Their lineup failed to get timely hits and the usually sterling bullpen faltered just enough as they lost to the Red Sox, 4-3, at Yankee Stadium on Bobby Dalbec's solo home run in the sixth inning.

They Yankees (2-1), who left 11 men on base, had 10 hits and three walks in six innings but were able to turn all that offense into only three runs. They left nine on base in that span and missed a good opportunity when Aaron Hicks grounded into an inning-ending 4-6-3 double play with the bases loaded in the third.

The bullpen, which entered the day having allowed only one earned run in 13 innings, finally cracked in the sixth when Clarke Schmidt allowed Dalbec's 391-foot homer to right-center for a 4-3 Boston lead. Before that, Schmidt, who pitched 2 2/3 innings, allowed an inherited runner to score the tying run on a sacrifice fly in the fourth.

And with all that, it could have been a lot worse.

Things got ugly early when, after a one-out single, Xander Bogaerts hit a 102.8-mph missile off the back of starter Jordan Montgomery’s thigh. Montgomery attempted to walk it off before collapsing on the ground. The Yankees summoned the trainer (and the bullpen) but the ball, which hit the fleshy part of his leg, apparently didn’t do grave enough damage to take him out. Montgomery, though, did seem rattled, and he quickly let up an RBI double to JD Martinez, hit Dalbec, and let up a sacrifice fly to Alex Verdugo before getting out of the inning down 2-0.

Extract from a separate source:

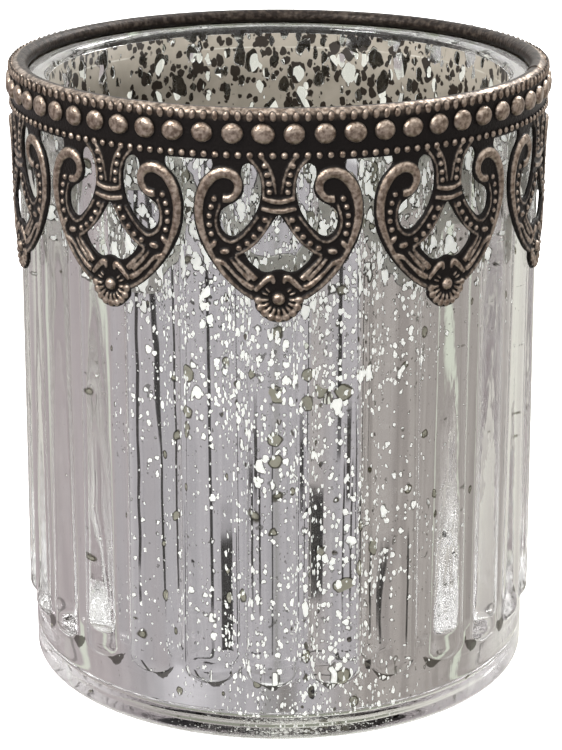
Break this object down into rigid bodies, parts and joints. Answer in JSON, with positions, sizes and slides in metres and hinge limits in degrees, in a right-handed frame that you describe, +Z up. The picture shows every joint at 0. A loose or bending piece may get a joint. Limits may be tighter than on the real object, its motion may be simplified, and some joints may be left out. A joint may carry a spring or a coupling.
{
  "type": "tealight holder",
  "caption": "Ribbed clear glass tumbler, silvered inside, for a tealight, with a rolled, beaded and pierced metal collar of heart-shaped pendants round its mouth.",
  "frame": {"origin": "centre of the foot, on the surface it stands on", "axes": "+Z up along the cup's own axis; -Y is the front, where one pendant hangs in the middle; +X to the right seen from the front"},
  "size_m": [0.0864, 0.0864, 0.1],
  "materials": {
    "glass_cup": "clear pressed glass, faint green tint",
    "mirror_film": "mottled silvering, broken by specks and bare spots",
    "backing_paint": "matte warm grey paint over the silvering, seen inside the cup",
    "collar": "dark antique copper, worn bright on the raised work"
  },
  "bodies": {
    "root": {"glass_cup": "glass_cup", "mirror_film": "mirror_film", "backing_paint": "backing_paint", "collar": "collar"}
  },
  "joints": []
}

The Yankees were finally able to touch up Tanner Houck in the third, when Anthony Rizzo led off with a walk, and Aaron Judge stroked a line drive to right that was just missed by a diving Christian Arroyo for a single. Stanton singled for the first run of the game and his fourth RBI this year. The Yankees eventually loaded the bases, but Aaron Hicks hit into the inning-ending double play to keep the Red Sox ahead.

Montgomery, like both starters before him, was subjected to a quick hook because of the shortened spring, but not before he put two runners on in the third. With Arroyo at third and Schmidt in, Jonathan Arauz hit a sacrifice fly to increase the Red Sox lead to 3-1. Montgomery departed after 58 pitches, allowing three earned runs on four hits with a walk and four strikeouts in 3 1/3 innings.

Two runs, though, was more than striking distance for Anthony Rizzo, though. Isiah Kiner-Falefa and Jose Trevino hit a double and single to lead off the fourth, accounting for both of their first hits as Yankees, and moved over on a wild pitch. Then Rizzo, who came into the game with two homers and four RBIs over the first two games, came up with reliever Ryan Brasier on the mound, and promptly lined a two-run single to left to tie the game at 3.

“Riz in a good spot right now,” Aaron Boone said after the game Saturday, after his second homer. “He’s just missed another pitch or two on top of the two homers where he’s had a chance, but good to see him in, I know, in a good place with his mechanics and his swing. I know he feels real good.”

The Yankees squandered a chance in the fifth, when they put runners in scoring position with one out, but Hicks grounded out and Kiner-Falefa struck out. That was enough for the Red Sox, who capitalized in the next half inning, when Schmidt threw a first-pitch, 93-mph sinker that rather inconveniently settled in the dead center of the strikezone for Dalbec, who hit it 391 feet to right for a solo home run, his first of the year.